Елкин в водительском деле был асом – по заброшенной грунтовке с многочисленными выбоинами и промоинами он ехал, как по автостраде Москва – Минск. Всю дорогу он молчал и мне удалось даже вздремнуть. Проснулся я от хлопка дверью и сквозь лобовое стекло увидел брызгающего в кювет Елкина. Я вышел из машины и пошел по обочине дороге к запасному стволу (еще до отъезда мы договорились не подъезжать к нему вплотную). Идти до него было около километра, но не прошли мы с догнавшим меня Елкиным и пары сотен метров, как впереди, у шахтных сооружений я услышал выстрел и сразу же последовавший за ним дикий вопль. Так мог кричать только человек, расстающийся с жизнью. Не зная что и делать, я посмотрел на Ваню, продолжавшего идти как ни в чем не бывало – лицо его ровным счетом ничего не выражало.
– Движок твой перебирать надо... – сказал он, перехватив мой пристальный взгляд.
Минуту я соображал, что Ваня имеет в виду мое бешено колотящееся сердце или двигатель Юдолинских "Жигулей".
– Ты машину мою имеешь ввиду? – спросил я, стараясь казаться спокойным.
– А чью же еще? – ответил Елкин, удивленно посмотрев на меня.
– Да, ты прав. Перебрать надо. Послушай, Ваня, а ты, вот, только что крика не слышал?
– Слышал. Убили кого-то.
– Так... Так переждать надо.
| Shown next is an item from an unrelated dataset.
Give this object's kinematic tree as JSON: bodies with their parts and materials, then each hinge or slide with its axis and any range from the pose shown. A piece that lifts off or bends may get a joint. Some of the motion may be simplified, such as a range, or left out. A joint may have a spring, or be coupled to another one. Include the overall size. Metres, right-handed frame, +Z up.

Напоремся сейчас ненароком на пулю или перо.
Елкин не ответил и продолжал идти. Я остановился и стал раздумывать, что делать. "Вернись к машине! – вкрадчиво прошептал мой внутренний голос. – Или останься на месте и жди возвращения этого неколебимого психа". Но чувство стадности пересилило благоразумие и я, оглядываясь по сторонам, пошел за Ваней.
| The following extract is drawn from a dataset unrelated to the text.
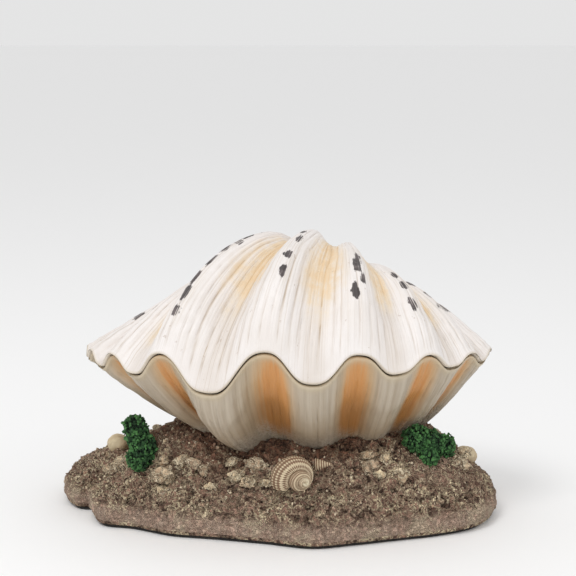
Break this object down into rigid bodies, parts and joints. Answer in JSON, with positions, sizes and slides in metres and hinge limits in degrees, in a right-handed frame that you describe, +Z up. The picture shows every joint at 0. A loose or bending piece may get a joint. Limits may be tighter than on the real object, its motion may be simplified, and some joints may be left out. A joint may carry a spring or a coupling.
{
  "type": "air-driven clam ornament",
  "caption": "Aquarium ornament: a fluted clam on a sand base whose hinged upper valve is lifted by air and drops to release bubbles.",
  "frame": {"origin": "on the resting plane, under the middle of the object's bounding box", "axes": "+Z up, +X along the longest extent of the base and shell, -Y towards the side that opens"},
  "size_m": [0.148, 0.1059, 0.0954],
  "materials": {
    "sand_resin": "rough cast resin, dry-brushed with cream",
    "valve_white": "satin painted cast resin with black spots and orange grooves",
    "valve_cream": "satin cast resin with brown streaks",
    "mantle_flesh": "wet-looking painted cast resin",
    "pearl_white": "pearlescent gloss",
    "black_plastic": "fine matte moulding",
    "clear_plastic": "clear moulding",
    "silicone": "translucent silicone",
    "steel_pin": "drawn stainless steel",
    "air_stone_grit": "sintered grit",
    "foam_sheet": "closed-cell foam",
    "moss_green": "crumbly flocking",
    "shell_tan": "matte painted resin with cream ribs",
    "pebble_cream": "smooth painted pebble"
  },
  "bodies": {
    "base": {"sand_base": "sand_resin", "base_pad": "foam_sheet", "lower_valve": "valve_cream", "mantle": "mantle_flesh", "pearl": "pearl_white", "hinge_bracket": "black_plastic", "hinge_pin": "steel_pin", "pin_cap_left": "black_plastic", "pin_cap_right": "black_plastic", "inlet_barb": "clear_plastic", "air_tube": "silicone", "stone_holder": "clear_plastic", "air_stone": "air_stone_grit", "turban_snail": "shell_tan", "cone_shell": "shell_tan", "moss_left": "moss_green", "moss_right": "moss_green", "pebble_left": "pebble_cream", "pebble_right": "pebble_cream"},
    "lid": {"upper_valve": "valve_white", "hinge_knuckle": "black_plastic"}
  },
  "joints": [
    {"name": "lid_hinge", "type": "hinge", "parent": "base", "child": "lid", "pos_m": [0.006, 0.0315, 0.0545], "axis": [-1, 0, 0], "range_deg": [0, 30]}
  ]
}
Минут через пять стало уже совсем темно и я не заметил, как Ваня исчез из поля моего зрения. Я прошел метров пятнадцать вперед и совершенно случайно разглядел его в кювете. Он стоял на коленях и что-то перед собой разглядывал.
Я подошел поближе и увидел, что Елкин смотрит на два намертво сцепившихся человеческих тела. Одно из них принадлежало уже знакомому мне сумасшедшему-тигру, другое – атлетически сложенному человеку в камуфляжной спецодежде. Сумасшедший лежал на нем сверху; голова его была неестественно круто повернута в сторону-вверх так, что мы могли видеть измазанное кровью лицо с застывшими глазами на выкате. Я отвалил тело сумасшедшего в сторону и увидел, что горло человека в камуфляже перегрызено. Пока я все это воспринимал, Елкин вырвал из правой руки человека в камуфляже пистолет и, и деловито проверив обойму, засунул его себе за пояс. Затем он обыскал покусанного беднягу и протянул мне его паспорт. Я ознакомился с ним в свете только что взошедшей луны. Владельца паспорта звали Юдолин Анатолий Игоревич, родился он 15 марта 1951 г. в г. Москве. Не женат, детей не имеет. Прописан по адресу Дарев переулок, дом 6а, квартира 37.
– Интересные шляпки носила буржуазия! – воскликнул я. – Так ты родной брат и сосед Юдолина!
Как бы реагируя на знакомую фамилию, Анатолий Игоревич задергался и захрипел.
– Околел, – равнодушно прокомментировал Ваня Елкин. – Пошли, там еще кто-то есть. И не дожидаясь ответа, вылез из кювета и пошел в сторону запасного ствола.
В захламленном бревенчатом доме, прилепившемся к надшахтной постройке, мы с помощью карманного фонарика нашли комнату в которой, судя по относительной чистоте, совсем недавно обитали люди. В комнате стояли три старорежимные пружинные металлические кровати, застланные пуховыми спальными мешками, переносная газовая плита на ящике из-под аммонита, шкафчик для продуктов и сколоченный из горбыля стол, покрытый старенькой, во многих местах прорезанной клеенкой. В углу под полиэтиленовой пленкой было уложено оборудование для заправки баллонов акваланга. Кругом, то там, то здесь, были укреплены толстые стеариновые свечи. Я зажег их все и в комнате стало светло.